I have a prompt that I use, taken from my lucid dreaming days, I only imagine this place when I want to go to sleep, it's appearance signals rest time. It took a while to link this prompt with sleep, but now it's a reliable relaxation tool, not my only one, but it helps.

It can be really anything, but mine is a scrubby east coast woodland. I am lying in a dry riverbed, I can feel the rocks and mud, and slowly warm water begins to flow into the riverbed. I focus on the feel of the water, the rise of the water, the look of the trees above me, the sound of birds, keeping note which body parts are now in the water, and by the time it reaches my face, I'm asleep.

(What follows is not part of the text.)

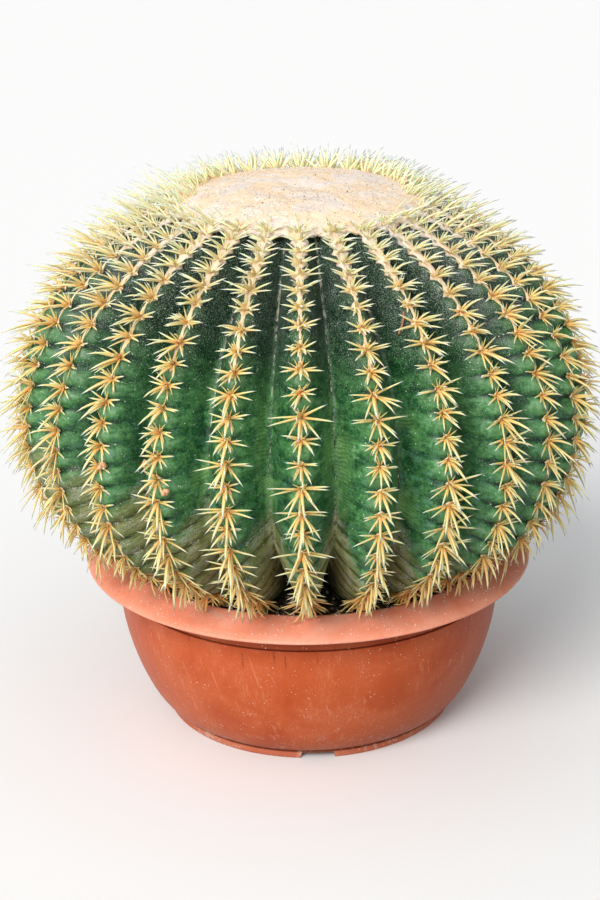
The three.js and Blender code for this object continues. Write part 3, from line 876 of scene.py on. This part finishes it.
def add_felt(row, rib, rng):
    """The felt along a crest: a beaded band near the crown, and a pad at each areole below it."""
    places = AREOLES[rib]
    band_end = BAND_END * CREST_LENGTH
    add_felt_strip(row, rib, np.arange(places[0] - 6, band_end, 1.7), rng)
    for length in places[places > band_end - 3]:
        add_felt_strip(row, rib, length + np.linspace(-3.4, 3.4, 7), rng)


def make_rows():
    for rib in range(RIB_COUNT):
        rng = np.random.default_rng(200 + rib)
        horn, felt = Skin("share", "age", "tone"), Skin("age", "tone")
        add_felt(felt, rib, rng)
        for along in AREOLES[rib] / CREST_LENGTH:
            wool = np.clip(1 - along / BAND_END, 0, 1)
            add_spines(horn, rib, along, rng)
            add_fibres(felt, rib, along, rng, 10 + int(20 * wool), 2.6 + 3.0 * wool)
        horn.make(f"spines_{rib + 1:02d}", HORN, "spines", f"spine_row_{rib + 1:02d}")
        felt.make(f"areole_felt_{rib + 1:02d}", FELT, "wool")


def seat_height(radius):
    """The height just above the body's crest line."""
    return crest_point(along_at_radius(radius))[1] + GAP


def wool_top(radius):
    return np.interp(radius, *WOOL_PROFILE.T)


def wool_height(radius):
    return wool_top(radius) - 14 * np.clip((radius - WOOL_SHOULDER) / 30, 0, 1) ** 1.25


def wool_age(radius):
    return ease(radius, 85, 114) * 0.12


def make_wool():
    rng = np.random.default_rng(5)
    across = (np.arange(WOOL_COLUMNS_A_RIB) - WOOL_COLUMNS_A_RIB / 2) / WOOL_COLUMNS_A_RIB
    angles = np.concatenate([angle_across(rib, across) for rib in range(RIB_COUNT)])
    groove = np.tile(2 * np.abs(across), RIB_COUNT)
    edge = WOOL_RADIUS + 1.5 - (WOOL_RADIUS - WOOL_GROOVE_RADIUS) * groove**1.6
    edge = edge + 1.6 * (rng.random(len(edge)) - 0.5)
    edge_height = seat_height(edge)
    radius = np.linspace(0.02, 1, WOOL_RINGS)[:, None] * (edge - 2.5)
    outer = np.clip((radius - WOOL_SHOULDER) / np.maximum(edge - 2.5 - WOOL_SHOULDER, 1), 0, 1)
    height = wool_top(radius) + (edge_height + 4.2 - WOOL_PROFILE[-1, 1]) * outer**1.3
    lip = [around(edge, edge_height + 1.6, angles), around(edge - 1, edge_height - 0.2, angles)]
    puffed = np.concatenate([around(radius, height, angles), lip])
    radius = np.hypot(puffed[..., 0], puffed[..., 1])
    puffed[..., 2] += lumps(puffed, 17, 2) + lumps(puffed, 5, 3, 2) * 0.5
    ripple = np.sin(np.hypot(puffed[..., 0] + 12, puffed[..., 1] + 20) / 4.6)
    puffed[..., 2] += 0.5 * ripple * ease(radius, 75, 25)
    seats = [around(radius, seat_height(radius), angles) for radius in (WOOL_SEAT_RADIUS, CROWN_RADIUS)]
    ends = [around(0, WOOL_APEX, 0), around(0, APEX_HEIGHT + GAP, 0)]
    rings = np.concatenate([puffed, seats])
    wool = Skin("age", "tone")
    wool.add_rings(rings, ends, age=wool_age(np.hypot(rings[..., 0], rings[..., 1])), tone=0.2)
    add_wool_hairs(wool, rng)
    wool.make("crown_wool_felt", FELT, "wool", "crown_wool")
    add_young_spines(rng)


def add_wool_hairs(wool, rng):
    count = WOOL_HAIRS
    radius = WOOL_RADIUS * rng.random(count) ** 0.24
    angle = rng.uniform(0, 360, count)
    root = around(radius, wool_height(radius) + 0.2, angle)
    flat = unit(np.append(rng.normal(0, 1, (count, 2)), np.zeros((count, 1)), axis=1))
    outward = turned(1.0, 0.0, np.radians(angle))
    rim = ease(radius, 80, 108)[:, None]
    direction = unit(flat * 0.9 + UP * (0.35 + 0.3 * rim) + outward * rim)
    length = rng.uniform(1.4, 2.8, (count, 1)) * (1 + 0.7 * rim)
    add_hairs(wool, root, direction, length, 0.4, [0.26, 0.2, 0], UP, wool_age(radius), rng)


# Fans of young spines, as radius and count: at the back edge of the wool, and in front
FANS_BEHIND, FANS_IN_FRONT = [(88, 3), (94, 5), (100, 7), (106, 8)], [(97, 1), (103, 3), (108, 4)]


def add_young_spines(rng):
    """Pale young spines that stand in the edge of the wool, taller behind."""
    horn = Skin("share", "age", "tone")
    for rib in range(RIB_COUNT):
        behind = ease(-math.cos(math.radians(RIB_ANGLES[rib])), -0.35, 0.5)
        for radius, fan in FANS_BEHIND if behind > 0.05 else FANS_IN_FRONT:
            angle = RIB_ANGLES[rib] + rng.normal(0, 0.8)
            outward, right = compass(angle)
            root = around(radius, wool_height(radius) - 1.5, angle)
            spread = np.linspace(-0.75, 0.75, fan) if fan > 1 else np.zeros(1)
            side = (spread + rng.normal(0, 0.25, fan))[:, None]
            lean = rng.uniform(0.0, 0.4, (fan, 1)) + 0.35 * (radius - 90) / 16
            direction = unit(side * right + lean * outward + UP)
            length = rng.uniform(12, 17, fan) + behind * rng.uniform(6, 12, fan)
            pull = (outward * 0.45 - UP * 0.12) * rng.uniform(0.3, 1.4, (fan, 1))
            start = root + right * side * 3.0 + outward * rng.normal(0, 1.5, (fan, 1))
            path = bent_paths(start, direction, length, pull, SPINE_PLACES)
            path[..., 2] = np.minimum(path[..., 2], SPINE_CEILING)
            widths = (rng.uniform(0.8, 1.0, (fan, 1)) + 0.55 * behind) * spine_taper(SPINE_PLACES)
            horn.add_tubes(path, widths, outward, SPINE_SIDES, SPINE_FLAT, tone=rng.random(fan))
    horn.make("young_spines", HORN, "spines")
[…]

It doesn't have to be anything like that, just the idea of a prompt you only use before sleep, something peaceful but complex enough that you can idly meditate on the details before your brain wanders into a sleep state.
posted by The Whelk at 10:29 PM on May 20, 2012


It's not meditative specifically, but masturbation is a powerful relaxant, can be done immediately before sleep, etc.
posted by mcbeth at 11:59 AM on May 21, 2012


I worked out a set of rules and a mental exercise for my children to help them ease into sleep. I am probably a little too proud of this thing so excuse the pedantry. For the mental exercise, I helped my children identify a thing that they liked well enough to think about, but not well enough to get excited and stay up all night thinking about it. This is tricky. For my daughter, it was Sponge Bob's pineapple under the sea. For me it is the USS Excelsior. I don't remember what my son's thing was.

The rules of sleep are:

1) Get comfortable
2) Don't move
3) Close your eyes
4) Don't talk
5) Think about your thing

I encouraged them to do a mental walk-through of their thing. To hold the thing in their mind's eye and turn it around and look at it from different angles. If they didn't fall asleep in about three minutes, their thing was too exciting and they switched to something else. But once they nailed down their thing and followed the rules (after the regular bedtime rituals - brushing teeth, putting on pajamas, etc), they fell asleep quite quickly.